◆ MATERIAL ◆
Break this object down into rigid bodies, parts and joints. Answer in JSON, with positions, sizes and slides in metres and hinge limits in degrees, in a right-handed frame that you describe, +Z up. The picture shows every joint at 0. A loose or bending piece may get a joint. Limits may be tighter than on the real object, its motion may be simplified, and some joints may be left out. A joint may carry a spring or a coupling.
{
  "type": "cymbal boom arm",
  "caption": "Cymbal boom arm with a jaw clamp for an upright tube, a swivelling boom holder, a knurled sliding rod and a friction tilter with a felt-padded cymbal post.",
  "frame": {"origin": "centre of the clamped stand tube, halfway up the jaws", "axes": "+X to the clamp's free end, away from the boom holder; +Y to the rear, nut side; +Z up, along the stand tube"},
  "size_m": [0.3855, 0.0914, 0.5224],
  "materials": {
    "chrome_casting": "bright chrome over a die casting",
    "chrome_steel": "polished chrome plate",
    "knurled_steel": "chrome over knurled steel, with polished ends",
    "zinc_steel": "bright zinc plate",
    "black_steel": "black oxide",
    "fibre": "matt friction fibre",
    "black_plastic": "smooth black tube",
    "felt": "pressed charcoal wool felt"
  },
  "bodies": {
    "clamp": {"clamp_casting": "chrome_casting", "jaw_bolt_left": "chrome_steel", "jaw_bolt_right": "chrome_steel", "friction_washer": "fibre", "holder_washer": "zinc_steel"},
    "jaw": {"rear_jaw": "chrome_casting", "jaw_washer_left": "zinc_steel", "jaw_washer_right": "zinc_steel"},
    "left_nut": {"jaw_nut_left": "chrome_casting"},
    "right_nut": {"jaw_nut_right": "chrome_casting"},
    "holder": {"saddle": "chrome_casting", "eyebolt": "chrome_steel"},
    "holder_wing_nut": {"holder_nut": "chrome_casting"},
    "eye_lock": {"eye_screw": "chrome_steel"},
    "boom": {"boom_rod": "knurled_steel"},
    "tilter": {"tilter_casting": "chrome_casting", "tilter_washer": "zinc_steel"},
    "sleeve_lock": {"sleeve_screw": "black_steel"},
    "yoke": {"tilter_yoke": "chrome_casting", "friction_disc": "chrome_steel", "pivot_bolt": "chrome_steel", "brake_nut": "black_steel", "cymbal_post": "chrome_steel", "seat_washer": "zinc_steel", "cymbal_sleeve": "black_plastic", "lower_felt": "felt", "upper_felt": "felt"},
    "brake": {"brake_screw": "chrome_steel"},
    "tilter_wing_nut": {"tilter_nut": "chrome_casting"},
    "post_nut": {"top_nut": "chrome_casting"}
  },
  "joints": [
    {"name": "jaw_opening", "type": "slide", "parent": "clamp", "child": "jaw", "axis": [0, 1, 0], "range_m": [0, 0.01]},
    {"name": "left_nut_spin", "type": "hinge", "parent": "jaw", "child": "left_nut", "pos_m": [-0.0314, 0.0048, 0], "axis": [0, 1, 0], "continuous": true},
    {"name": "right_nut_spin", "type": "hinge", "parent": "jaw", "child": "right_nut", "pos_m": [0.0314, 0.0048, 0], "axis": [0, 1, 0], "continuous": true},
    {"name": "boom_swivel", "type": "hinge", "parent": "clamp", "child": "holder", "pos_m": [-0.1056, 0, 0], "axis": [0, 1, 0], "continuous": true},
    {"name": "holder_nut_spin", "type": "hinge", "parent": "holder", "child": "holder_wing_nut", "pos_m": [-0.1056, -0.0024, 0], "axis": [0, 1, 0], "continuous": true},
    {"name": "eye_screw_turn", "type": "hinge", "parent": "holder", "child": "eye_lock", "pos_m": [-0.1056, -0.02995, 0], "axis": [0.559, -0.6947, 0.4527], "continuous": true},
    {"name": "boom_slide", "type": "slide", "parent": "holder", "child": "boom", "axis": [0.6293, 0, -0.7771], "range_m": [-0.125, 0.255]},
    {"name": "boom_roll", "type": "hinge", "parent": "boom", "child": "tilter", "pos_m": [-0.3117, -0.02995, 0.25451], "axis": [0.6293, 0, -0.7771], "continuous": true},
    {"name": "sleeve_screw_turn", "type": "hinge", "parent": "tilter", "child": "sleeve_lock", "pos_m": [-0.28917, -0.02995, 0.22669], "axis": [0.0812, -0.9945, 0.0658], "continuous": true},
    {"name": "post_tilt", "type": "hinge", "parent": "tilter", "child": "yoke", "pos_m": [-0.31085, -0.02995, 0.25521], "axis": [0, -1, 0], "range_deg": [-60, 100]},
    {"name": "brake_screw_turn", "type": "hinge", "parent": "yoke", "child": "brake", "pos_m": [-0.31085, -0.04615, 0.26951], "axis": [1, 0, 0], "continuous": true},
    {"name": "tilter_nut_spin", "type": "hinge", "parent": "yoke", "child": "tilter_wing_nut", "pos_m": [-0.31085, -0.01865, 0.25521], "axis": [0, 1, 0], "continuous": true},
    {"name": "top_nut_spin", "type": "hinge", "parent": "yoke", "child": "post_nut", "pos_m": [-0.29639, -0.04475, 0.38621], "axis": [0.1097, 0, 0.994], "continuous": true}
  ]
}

...

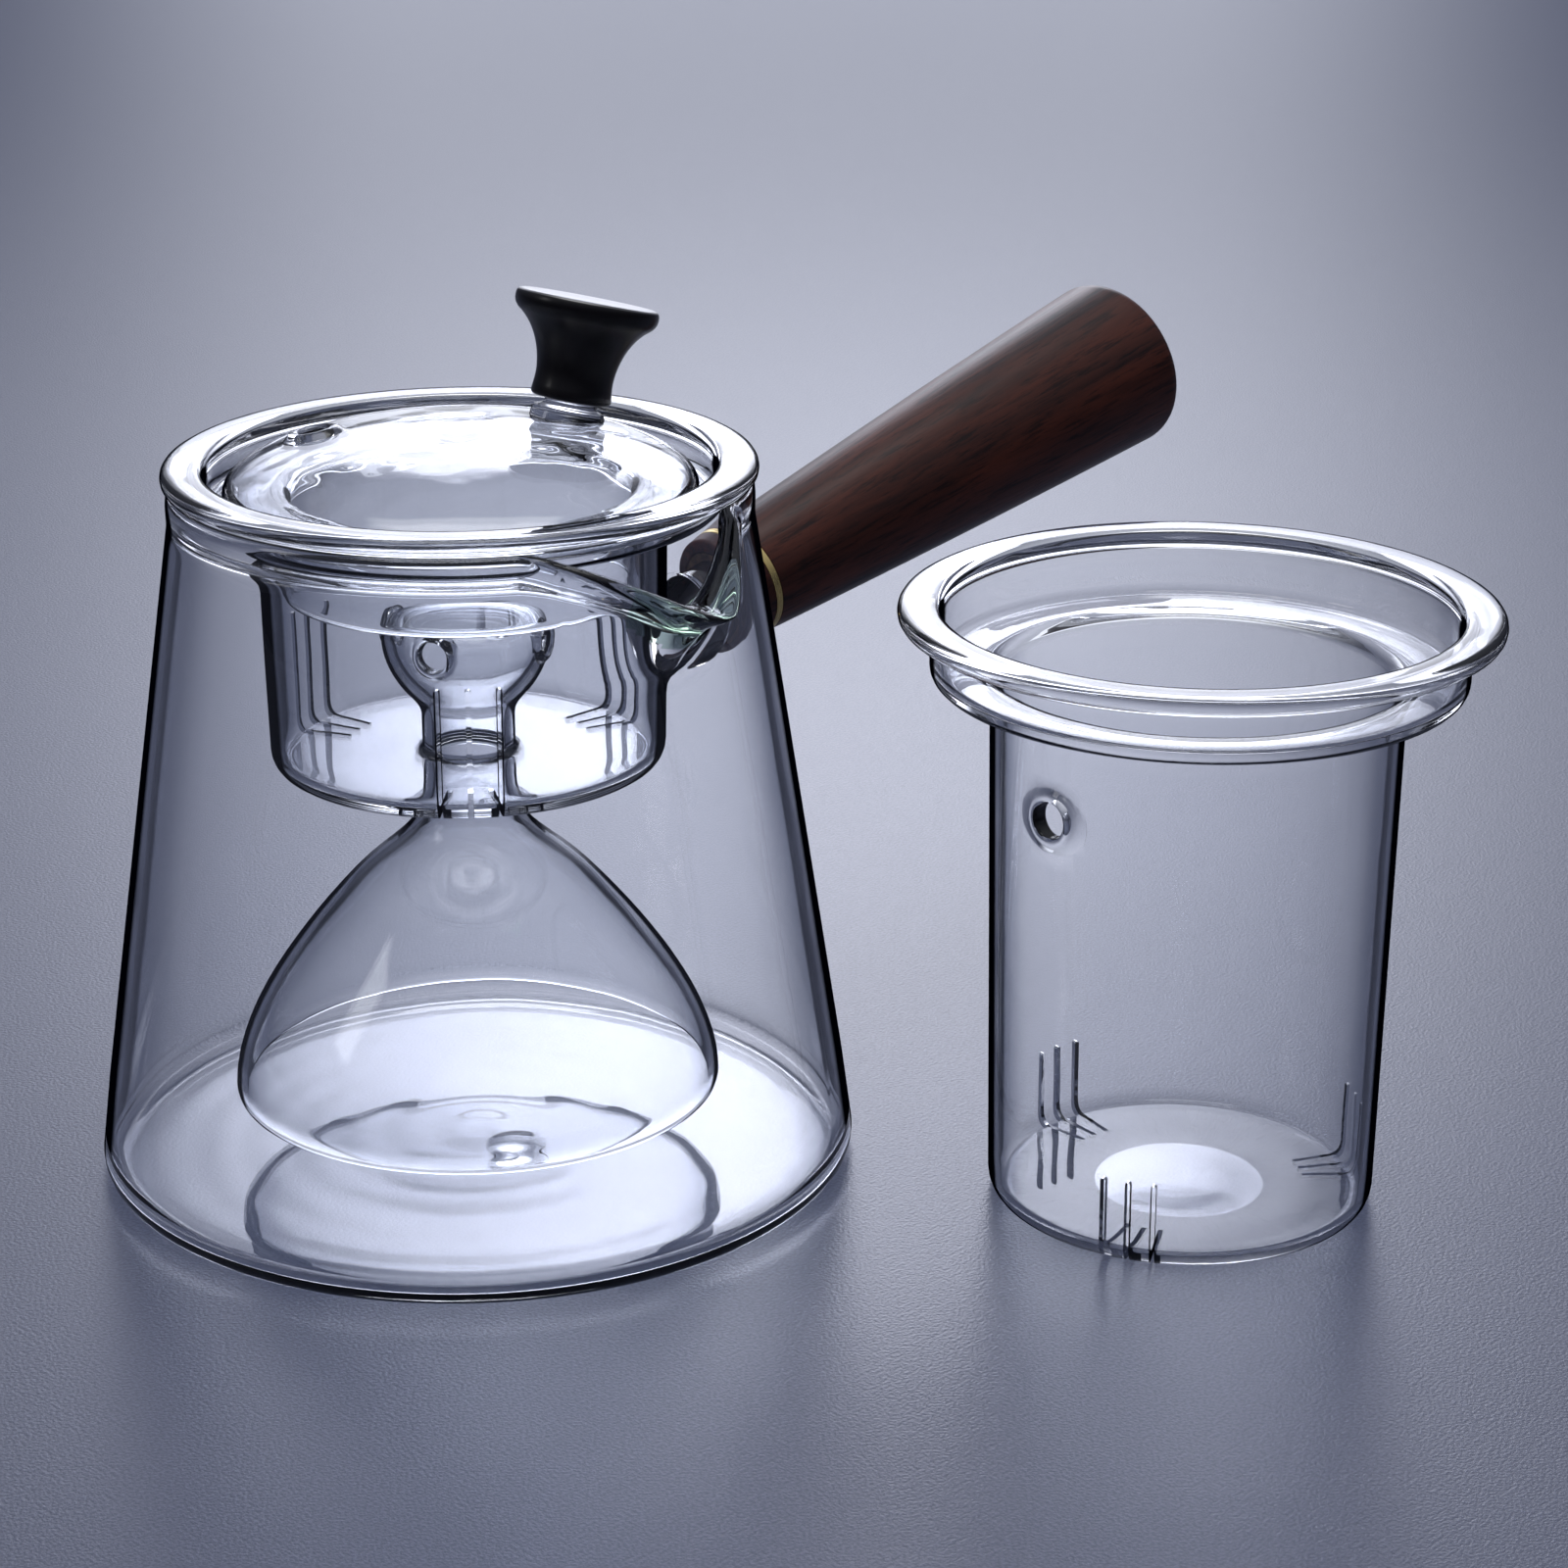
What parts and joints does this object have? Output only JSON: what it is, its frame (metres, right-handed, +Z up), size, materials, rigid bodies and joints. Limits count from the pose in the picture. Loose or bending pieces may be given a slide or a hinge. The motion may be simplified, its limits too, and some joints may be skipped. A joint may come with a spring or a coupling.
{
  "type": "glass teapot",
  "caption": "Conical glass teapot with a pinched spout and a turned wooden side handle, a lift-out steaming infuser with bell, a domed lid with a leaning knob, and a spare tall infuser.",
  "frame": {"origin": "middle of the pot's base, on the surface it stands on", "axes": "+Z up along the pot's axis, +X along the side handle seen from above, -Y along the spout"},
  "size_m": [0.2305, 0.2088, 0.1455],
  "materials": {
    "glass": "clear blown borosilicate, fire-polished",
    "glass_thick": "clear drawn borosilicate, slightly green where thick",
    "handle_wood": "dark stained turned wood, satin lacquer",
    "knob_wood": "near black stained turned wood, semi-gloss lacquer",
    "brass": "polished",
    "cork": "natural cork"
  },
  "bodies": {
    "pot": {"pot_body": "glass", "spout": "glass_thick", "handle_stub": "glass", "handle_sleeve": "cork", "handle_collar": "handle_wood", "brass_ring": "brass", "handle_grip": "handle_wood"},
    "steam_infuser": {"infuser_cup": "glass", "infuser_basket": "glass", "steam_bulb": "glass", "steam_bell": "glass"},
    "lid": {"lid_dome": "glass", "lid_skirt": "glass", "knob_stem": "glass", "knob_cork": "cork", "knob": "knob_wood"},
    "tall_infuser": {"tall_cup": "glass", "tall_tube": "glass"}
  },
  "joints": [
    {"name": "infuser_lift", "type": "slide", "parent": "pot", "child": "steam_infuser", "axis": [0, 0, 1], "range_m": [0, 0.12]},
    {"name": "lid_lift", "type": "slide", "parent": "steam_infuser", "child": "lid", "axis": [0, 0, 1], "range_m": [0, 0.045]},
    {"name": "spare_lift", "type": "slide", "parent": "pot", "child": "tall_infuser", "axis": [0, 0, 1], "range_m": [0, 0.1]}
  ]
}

==

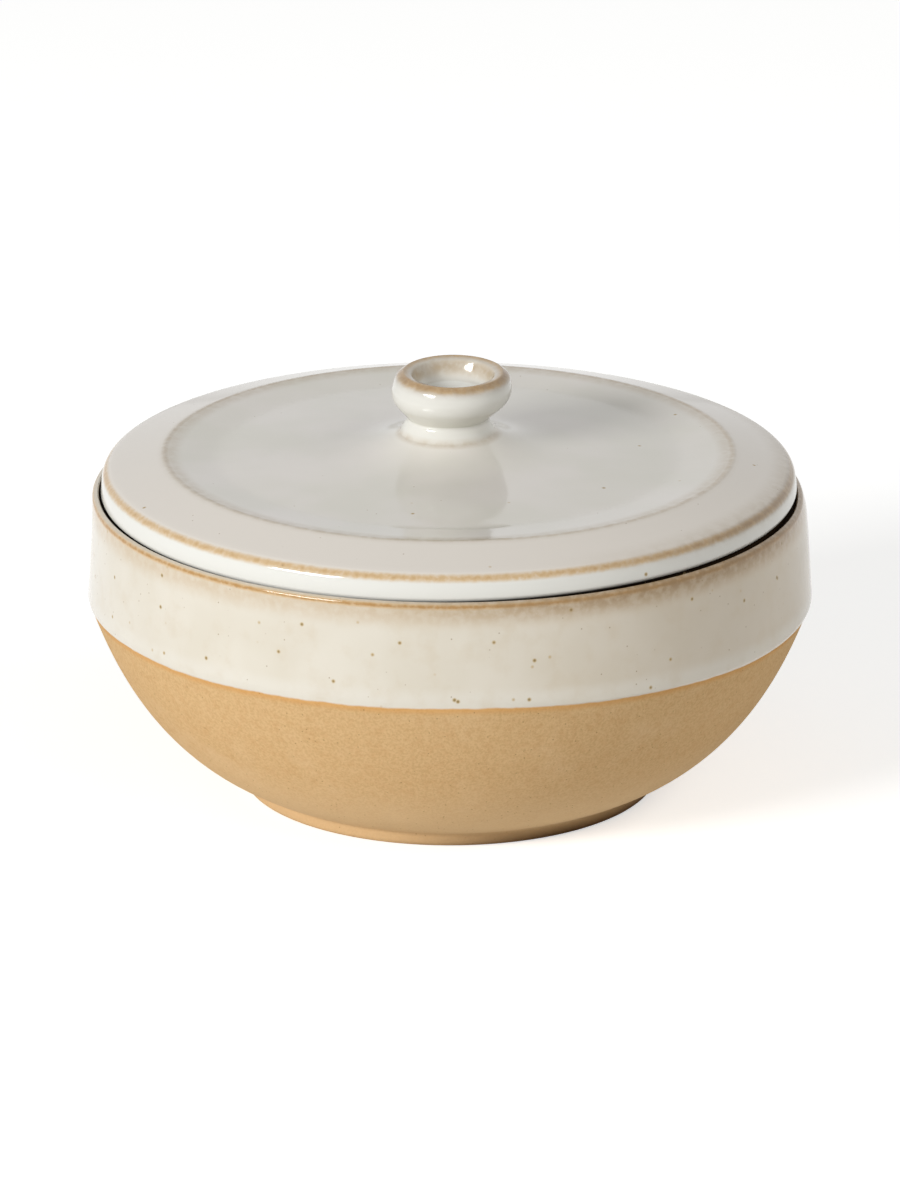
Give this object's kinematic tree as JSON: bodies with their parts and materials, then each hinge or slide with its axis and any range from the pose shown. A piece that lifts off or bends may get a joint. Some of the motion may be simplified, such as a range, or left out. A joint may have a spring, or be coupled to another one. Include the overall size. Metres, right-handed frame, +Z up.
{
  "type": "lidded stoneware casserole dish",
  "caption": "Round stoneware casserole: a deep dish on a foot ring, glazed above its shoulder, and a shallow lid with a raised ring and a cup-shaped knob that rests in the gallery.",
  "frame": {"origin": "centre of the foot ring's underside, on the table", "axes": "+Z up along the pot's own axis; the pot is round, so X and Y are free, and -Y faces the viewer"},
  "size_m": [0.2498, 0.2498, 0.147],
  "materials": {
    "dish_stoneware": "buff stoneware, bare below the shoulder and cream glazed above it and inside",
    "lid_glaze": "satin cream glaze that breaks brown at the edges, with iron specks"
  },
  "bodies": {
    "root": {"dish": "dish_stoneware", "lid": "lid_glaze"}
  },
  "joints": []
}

◆ WHAT THE EXERCISE ASKS ◆
Go through the material and select each line with the string "pose" in it.

◆ ANSWER TO THIS PROBLEM ◆
What parts and joints does this object have? Output only JSON: what it is, its frame (metres, right-handed, +Z up), size, materials, rigid bodies and joints. Limits count from the pose in the picture. Loose or bending pieces may be given a slide or a hinge. The motion may be simplified, its limits too, and some joints may be skipped. A joint may come with a spring or a coupling.
Give this object's kinematic tree as JSON: bodies with their parts and materials, then each hinge or slide with its axis and any range from the pose shown. A piece that lifts off or bends may get a joint. Some of the motion may be simplified, such as a range, or left out. A joint may have a spring, or be coupled to another one. Include the overall size. Metres, right-handed frame, +Z up.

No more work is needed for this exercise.